In 1985, then-restaurant critic Ruth Reichl described Roberts as “L.A.'s most slyly humorous chef — there's a little joke lurking somewhere in most of his food.” 

But he never let the punch line trump the flavor. Dishes that sounded funny at first made sense when you tasted them. That was true of his quesadilla stuffed with Brie and grapes and of his plantains, sour cream and black beans garnished with caviar.

And it was true of Roberts’ sweet pea guacamole, in which he pureed frozen sweet peas with typical guacamole flavorings — cilantro, jalapeño, cumin and lemon or lime juice (he straddled the issue).

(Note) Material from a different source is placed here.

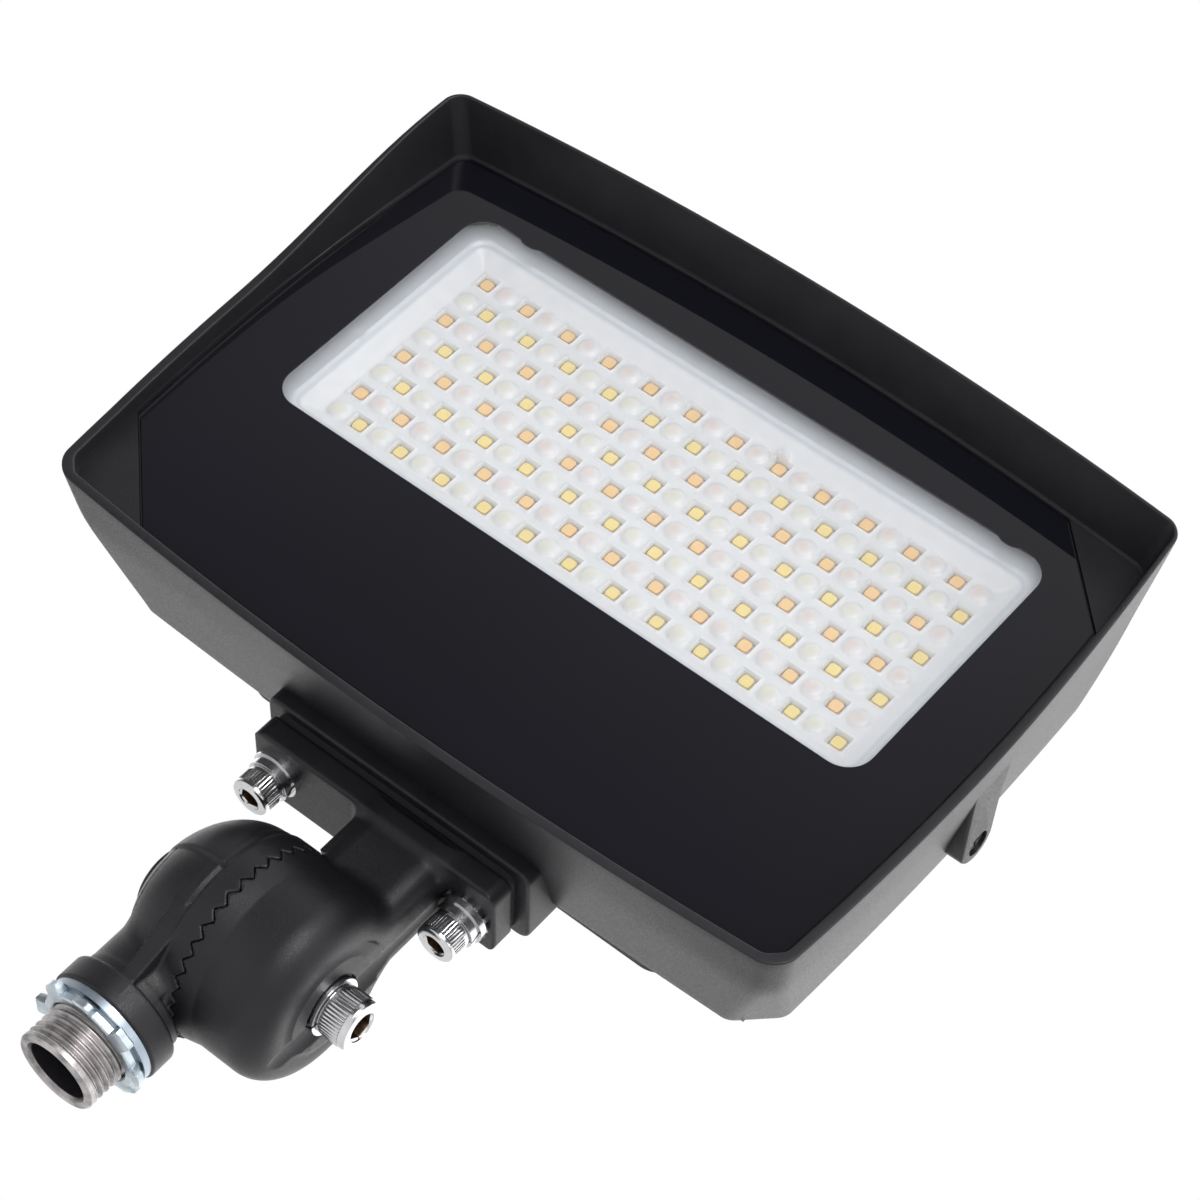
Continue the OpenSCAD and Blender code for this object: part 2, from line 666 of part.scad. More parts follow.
module housing() color(powder_black) in_head() difference() {
    union() {
        difference() {
            cast_hull(0);
            difference() {
                cast_hull(wall_t);
                kept_metal();
            }
            beyond_rim();
            behind_back();
        }
        driver_block(0);
        pad_block();
        side_lug();
        mirror([1, 0, 0]) side_lug();
    }
    difference() {
        translate([0, floor_t, 0]) driver_block(box_wall);
        cover_bosses();
        driver_feet();
    }
    // Way for the supply leads through the pad
    translate([lead_hole_x, arm_y - head_y, pad_face - 1])
        cylinder(r = lead_hole_r, h = box_wall - box_low - pad_face + 2);
    flange_bolt_places() cylinder(r = flange_bolt_d / 2 + seat / 2, h = gasket_t + m6_depth + 1);
    cover_screw_places() along_y(0, box_back - 12, 0) cylinder(r = cover_screw_r + seat / 2, h = 20);
    driver_ear_places(driver_y - driver_screw_l - screw_room) cylinder(r = m3_tap_r, h = 10);
    board_screw_places(floor_y - 1) cylinder(r = m3_tap_r, h = board_screw_l + screw_room + 1);
    along_y(lead_x, floor_y - 1, lead_hole_z) cylinder(r = grommet_r + seat, h = floor_t + 2);
    for (s = [-1, 1]) translate([s * (lug_in + 1), lug_screw_y, lug_screw_z]) rotate([0, s * 90, 0])
        union() {
            cylinder(r = lug_hole_r, h = lug_x);
            translate([0, 0, lug_x - lug_in - 1 - lug_recess]) cylinder(r = lug_sink_r, h = lug_x);
        }
    translate([box_half - 5, vent_y, vent_z]) rotate([0, 90, 0]) cylinder(r = vent_thread_r + seat / 2, h = 10);
    along_y(ground_x, floor_y + 1, ground_z) cylinder(r = ground_r + seat / 2, h = floor_t);
}

// Glass, seal and optics

module front_glass() color(glass_black) in_head() plate(0, glass_t) glass_shape(0);

module glass_seal() color(rubber_black) in_head() difference() {
    intersection() {
        cast_hull(wall_t + seat);
        plate(seal_y, ledge_y - seal_y) square(4 * front_half, center = true);
    }
    plate(-1, 1 + glass_t) glass_shape(0);
    plate(glass_t - 1, 3) glass_shape(4);
    plate(-1, ledge_y + 2) {
        web_low(seat);
        web_top(seat);
    }
}

tray_w = window_w + 2 * tray_margin;
tray_h = window_h + 2 * tray_margin;
tray_corner = window_corner + tray_margin;

module tray_bowl(y0, drawn) hull() {
    plate(tray_rim_y + y0, eps) rounded(tray_w - 2 * drawn, tray_h - 2 * drawn, tray_corner - drawn);
    plate(tray_floor_y + y0, eps) rounded(tray_w - 2 * tray_slope - 2 * drawn,
        tray_h - 2 * tray_slope + 2 * tray_margin - 2 * drawn, tray_corner / 2);
}

module led_places(tint, kind) for (r = [0:led_rows - 1], c = [0:led_cols - 1])
    if ((tint < 0 || r % 2 == tint) && (kind < 0 || (r + c) % 2 == kind))
        translate([(c - (led_cols - 1) / 2) * led_pitch_x, 0, ((led_rows - 1) / 2 - r) * led_pitch_z])
            children();

module optic_tray() color([0.9, 0.92, 0.94, 0.5]) in_head() {
    difference() {
        union() {
            plate(tray_rim_y, tray_t) rounded(tray_w, tray_h, tray_corner);
            tray_bowl(tray_t - eps, 0);
            for (x = [-2:2], z = [-1, 1])
                along_y(x * led_pitch_x * 6, tray_floor_y, z * (led_rows * led_pitch_z / 2 + foot_r))
                    cylinder(r = foot_r, h = led_face - tray_floor_y - seat / 2);
        }
        translate([0, -eps, 0]) tray_bowl(0, tray_t * 1.2);
    }
    led_places(-1, 1) along_y(0, tray_floor_y - 1, 0) cylinder(r = dome_d / 2, h = 1.2, $fn = 24);
}

module led_board() color([0.93, 0.93, 0.9]) in_head() difference() {
    plate(led_face, board_t) rounded(2 * board_half_w, 2 * board_half_h, 3);
    board_screw_places(led_face - 1) cylinder(r = m3_clear_r, h = board_t + 2);
}

module led_row(tint) in_head() led_places(tint, -1)
    translate([-led_size / 2, led_face - led_h, -led_size / 2]) cube([led_size, led_h, led_size]);

module warm_leds() color([1, 0.8, 0.5]) led_row(0);

module cool_leds() color([1, 0.93, 0.6]) led_row(1);

module board_screws() color(steel) in_head() for (x = [-1, 1], z = [-1, 1])
    translate([x * board_screw_x, led_face, z * board_screw_z]) rotate([90, 0, 0])
        pan_screw(m3_r, m3_head_r, m3_head_h, board_t + board_screw_l);

// Driver and its leads

module driver() color([0.8, 0.8, 0.82]) in_head() difference() {
    union() {
        translate([0, 0, driver_z]) plate(driver_y, driver_t) rounded(driver_l, driver_w, 2);
        translate([0, 0, driver_z]) plate(driver_y, driver_ear_t) rounded(driver_l + 2 * driver_ear, 12, 3);
    }
    driver_ear_places(driver_y - 1) cylinder(r = m3_clear_r, h = driver_ear_t + 2);
}

module driver_screws() color(steel) in_head() driver_ear_places(driver_y + driver_ear_t)
    pan_screw(m3_r, m3_head_r, m3_head_h, driver_ear_t + driver_screw_l);

// One output lead: down from the driver, forward through the floor, up to the board
module driver_lead(x) {
    top_y = driver_y + driver_t / 2;
    drop = driver_z - driver_w / 2;
    board_low = -board_half_h;
    front_y = led_face + board_t / 2;
    translate([x, top_y, lead_hole_z + lead_bend])
        cylinder(r = lead_r, h = drop - lead_hole_z - lead_bend, $fn = 24);
    translate([x, top_y - lead_bend, lead_hole_z + lead_bend]) rotate([0, 90, 0])
        rotate_extrude(angle = 90, start = 0) translate([lead_bend, 0]) circle(r = lead_r, $fn = 24);
    along_y(x, floor_y - lead_r, lead_hole_z)
        cylinder(r = lead_r, h = top_y - lead_bend - floor_y + lead_r, $fn = 24);
    translate([x, floor_y - lead_r, lead_hole_z]) sphere(r = lead_r, $fn = 24);
    translate([x, floor_y - lead_r, lead_hole_z]) cylinder(r = lead_r, h = board_low - lead_hole_z, $fn = 24);
}

module driver_leads() color([0.7, 0.1, 0.1]) in_head() for (s = [-1, 1]) driver_lead(lead_x + lead_gap * s);

module lead_grommet() color(rubber_black) in_head() along_y(lead_x, floor_y + 0.2, lead_hole_z) difference() {
    union() {
        cylinder(r = grommet_r, h = floor_t);
        translate([0, 0, floor_t - 0.1]) cylinder(r = grommet_r + 1.6, h = 1.2);
    }
    for (s = [-1, 1]) translate([lead_gap * s, 0, -1]) cylinder(r = lead_r + seat / 2, h = floor_t + 4);
}

// Rear cover and selector

module rear_cover_gasket() color(rubber_black) in_head() difference() {
    plate(box_back, cover_gasket_t) cover_shape(0.5);
    plate(box_back - 1, cover_gasket_t + 2) difference() {
        cover_shape(box_wall);
        for (x = [-1, 0, 1], z = [box_top - cover_screw_in, cover_screw_in - box_low])
            translate([x * (box_half - cover_screw_in), z]) circle(cover_boss_r);
    }
    cover_screw_places() along_y(0, box_back - 1, 0) cylinder(r = cover_screw_r + free, h = 5);
}

cover_ribs = 5;
cover_rib_h = 2.5;
cover_rib_pitch = 12;
cover_rib_l = 56;
cover_rib_in = 24;              // the first rib's distance from the cover's edge
cover_head_r = 3.5;
cover_head_h = 3.6;
cover_screw_depth = 10;         // reach of the cover's screws in their bosses
selector_board_edge = 4;        // the board's overhang past its posts
selector_board_h = 16;
selector_screw_l = 6.5;

module selector_post_places(y) for (s = [-1, 1])
    along_y(selector_x + s * selector_post_x, y, selector_z) children();

module rear_cover() color(powder_black) in_head() difference() {
    union() {
        plate(cover_y, cover_t) cover_shape(0);
        for (i = [0:cover_ribs - 1])
            translate([cover_rib_in - box_half + i * cover_rib_pitch, cover_out - eps, box_mid - cover_rib_l / 2])
                cube([fin_t + 0.4, cover_rib_h, cover_rib_l]);
        along_y(selector_x, cover_out - eps, selector_z) cylinder(r = selector_hole_r + 4, h = cover_rib_h);
        selector_post_places(cover_y - selector_back) cylinder(r = selector_post_r, h = selector_back + eps);
    }
    along_y(selector_x, cover_y - 1, selector_z) cylinder(r = selector_hole_r, h = 20);
    cover_screw_places() along_y(0, cover_y - 1, 0) cylinder(r = cover_screw_r + free, h = cover_t + 2);
    selector_post_places(cover_y - selector_back - 1) cylinder(r = m2_tap_r, h = selector_screw_l + 1);
}

module rear_cover_screws() color(steel) in_head() cover_screw_places() translate([0, cover_out, 0])
    rotate([-90, 0, 0])
        cap_screw(cover_screw_r, cover_head_r, cover_head_h, cover_t + cover_gasket_t + cover_screw_depth);

module selector_board() color([0.1, 0.35, 0.2]) in_head() difference() {
    translate([selector_x, 0, selector_z]) plate(cover_y - selector_back - selector_board_t, selector_board_t)
        rounded(2 * (selector_post_x + selector_board_edge), selector_board_h, 2);
    selector_post_places(cover_y - selector_back - 3) cylinder(r = m2_clear_r, h = 5);
}

module selector_screws() color(steel) in_head() for (s = [-1, 1])
    translate([selector_x + s * selector_post_x, cover_y - selector_back - selector_board_t, selector_z])
        rotate([90, 0, 0]) pan_screw(m2_r, m2_head_r, m2_head_h, selector_screw_l);

module selector_switch() color([0.15, 0.15, 0.16]) in_head()
    translate([selector_x, cover_y - selector_back, selector_z]) difference() {
        translate([-switch_w / 2, 0, -switch_h / 2]) cube([switch_w, switch_t, switch_h]);
        translate([-knob_w / 2 - selector_travel - free, switch_t - knob_in, -knob_h / 2 - free])
            cube([knob_w + 2 * selector_travel + 2 * free, 3, knob_h + 2 * free]);
    }

module tint_slider() color([0.9, 0.9, 0.88]) in_head()
    translate([selector_x, cover_y - selector_back + switch_t - knob_in + seat, selector_z])
        translate([-knob_w / 2, 0, -knob_h / 2]) cube([knob_w, knob_in - seat + knob_out, knob_h]);

module selector_plug() color(rubber_black) in_head()
    along_y(selector_x, cover_y + 0.5, selector_z) difference() {
        union() {
            cylinder(r = selector_hole_r - seat / 2, h = cover_t + cover_rib_h);
            translate([0, 0, cover_t + cover_rib_h - 0.5]) cylinder(r = selector_hole_r + 2.5, h = 1.8);
        }
        translate([0, 0, -1]) cylinder(r = selector_hole_r - 2.5, h = cover_t + 2);
    }

// Small fittings

module side_lug_screws() color(steel) in_head() for (s = [-1, 1])
    translate([s * (lug_x - lug_recess), lug_screw_y, lug_screw_z]) rotate([0, s * 90, 0])
        pan_screw(lug_screw_r, lug_head_r, lug_head_h, 6);

module vent_plug() color(rubber_black) in_head() translate([box_half, vent_y, vent_z]) rotate([0, 90, 0]) {
    cylinder(r = 6.4, h = 3, $fn = 6);
    translate([0, 0, 3 - eps]) cylinder(r = 5, h = 1.2);
    translate([0, 0, -vent_thread_l]) cylinder(r = vent_thread_r, h = vent_thread_l + eps);
}

module ground_screw() color([0.2, 0.5, 0.25]) in_head()
    translate([ground_x, floor_y + floor_t, ground_z]) rotate([-90, 0, 0])
        pan_screw(ground_r, ground_head_r, ground_head_h, floor_t - 1.2);

knuckle_base();
pivot_bolt();
pivot_spring_washer();
knuckle_seal();
sealing_washer();
locknut();
knuckle_arm();
flange_gasket();
flange_bolts();
flange_spring_washers();
flange_flat_washers();
flange_star_washer();
housing();
front_glass();
glass_seal();
optic_tray();
led_board();
warm_leds();
cool_leds();
board_screws();
driver();
driver_screws();
driver_leads();
lead_grommet();
rear_cover();
rear_cover_gasket();
rear_cover_screws();
side_lug_screws();
vent_plug();
ground_screw();
selector_board();
selector_switch();
selector_screws();
selector_plug();
tint_slider();
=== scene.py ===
import json
import math
import bmesh
import bpy
import numpy as np
from mathutils import Matrix, Vector


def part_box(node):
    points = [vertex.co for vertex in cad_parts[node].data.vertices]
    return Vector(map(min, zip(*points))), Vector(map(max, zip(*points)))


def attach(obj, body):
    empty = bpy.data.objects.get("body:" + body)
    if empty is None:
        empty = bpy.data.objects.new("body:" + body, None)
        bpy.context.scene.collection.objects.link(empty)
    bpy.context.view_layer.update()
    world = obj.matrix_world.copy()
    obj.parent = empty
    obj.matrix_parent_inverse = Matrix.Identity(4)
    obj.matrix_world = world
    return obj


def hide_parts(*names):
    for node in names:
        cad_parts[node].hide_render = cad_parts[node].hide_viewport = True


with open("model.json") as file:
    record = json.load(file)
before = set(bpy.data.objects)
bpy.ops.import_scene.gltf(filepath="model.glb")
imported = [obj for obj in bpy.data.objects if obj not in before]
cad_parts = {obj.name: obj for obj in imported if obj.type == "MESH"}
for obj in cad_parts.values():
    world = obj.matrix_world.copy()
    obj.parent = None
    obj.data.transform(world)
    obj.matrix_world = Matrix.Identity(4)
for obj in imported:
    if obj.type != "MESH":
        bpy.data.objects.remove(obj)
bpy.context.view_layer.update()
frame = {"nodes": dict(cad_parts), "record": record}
mm = 0.001

# Places taken from the frame, in millimetres
pivotX, pivotY, pivotZ = [v / mm for v in frame["record"]["behaviour"]["joints"][0]["pos_m"]]
boardLow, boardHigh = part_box("led_board")
glassLow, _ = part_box("front_glass")
headX = (boardLow.x + boardHigh.x) / 2 / mm
headY = glassLow.y / mm
headZ = (boardLow.z + boardHigh.z) / 2 / mm
headPlace = np.array([headX, headY, headZ])


# Camera, at the photograph's angle

photoView = {
    "place": (0.30997, -0.6392, -0.23525),
    "right": (0.77243, -0.02648, 0.63454),
    "up": (-0.51355, -0.61388, 0.59952),
    "forward": (-0.37365, 0.78896, 0.48778),
    "lens": 102.27,     # on a 36 mm frame
}


def addCamera():
    data = bpy.data.cameras.new("photoCamera")
    data.lens = photoView["lens"]
    data.sensor_width = 36
    data.clip_start = 0.01
    data.clip_end = 30
    camera = bpy.data.objects.new("photoCamera", data)
    right, up, forward = [Vector(photoView[k]).normalized() for k in ("right", "up", "forward")]
    turn = Matrix((right, up, -forward)).transposed().to_4x4()
    camera.matrix_world = Matrix.Translation(photoView["place"]) @ turn
    bpy.context.collection.objects.link(camera)
    bpy.context.scene.camera = camera


addCamera()
print("camera placed")


# Material building

def newMaterial(name, **values):
    material = bpy.data.materials.new(name)
    material.use_nodes = True
    shader = material.node_tree.nodes["Principled BSDF"]
    for key, value in values.items():
        shader.inputs[key].default_value = value
    return material, material.node_tree, shader


def addNode(tree, kind, links=None, **values):
    node = tree.nodes.new("ShaderNode" + kind)
    for key, value in values.items():
        node.inputs[key].default_value = value
    for key, source in (links or {}).items():
        tree.links.new(source, node.inputs[key])
    return node


def mapRange(tree, source, *limits):
    names = ("From Min", "From Max", "To Min", "To Max")
    return addNode(tree, "MapRange", {"Value": source}, **dict(zip(names, limits)))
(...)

Though this looked just like guacamole, it didn’t taste like it. It tasted like a lighter, spicier pea puree. 

But that was genius. Dumping green peas in guacamole is not.

SWEET PEA GUACAMOLE

From “Secret Ingredients” by Michael Roberts; this recipe has not been tested in the L.A. Times Test Kitchen.

1 pound bag frozen peas, defrosted

2 tablespoons olive oil

2 tablespoons fresh lemon or lime juice

1/4 bunch fresh cilantro

1 jalapeño pepper, seeded

1/4 teaspoon ground cumin

1 teaspoon salt

1/4 red onion, finely chopped (optional) 

Combine the peas, olive oil, juice, cilantro, jalapeño, cumin and salt in the bowl of a food processor fitted with the metal blade or a blender. Process until the ingredients are smooth. Taste for balance of flavors. Add salt, acid, or oil as needed. If using, stir in the onion. Refrigerate until ready to use.

Best if prepared within a few hours of serving.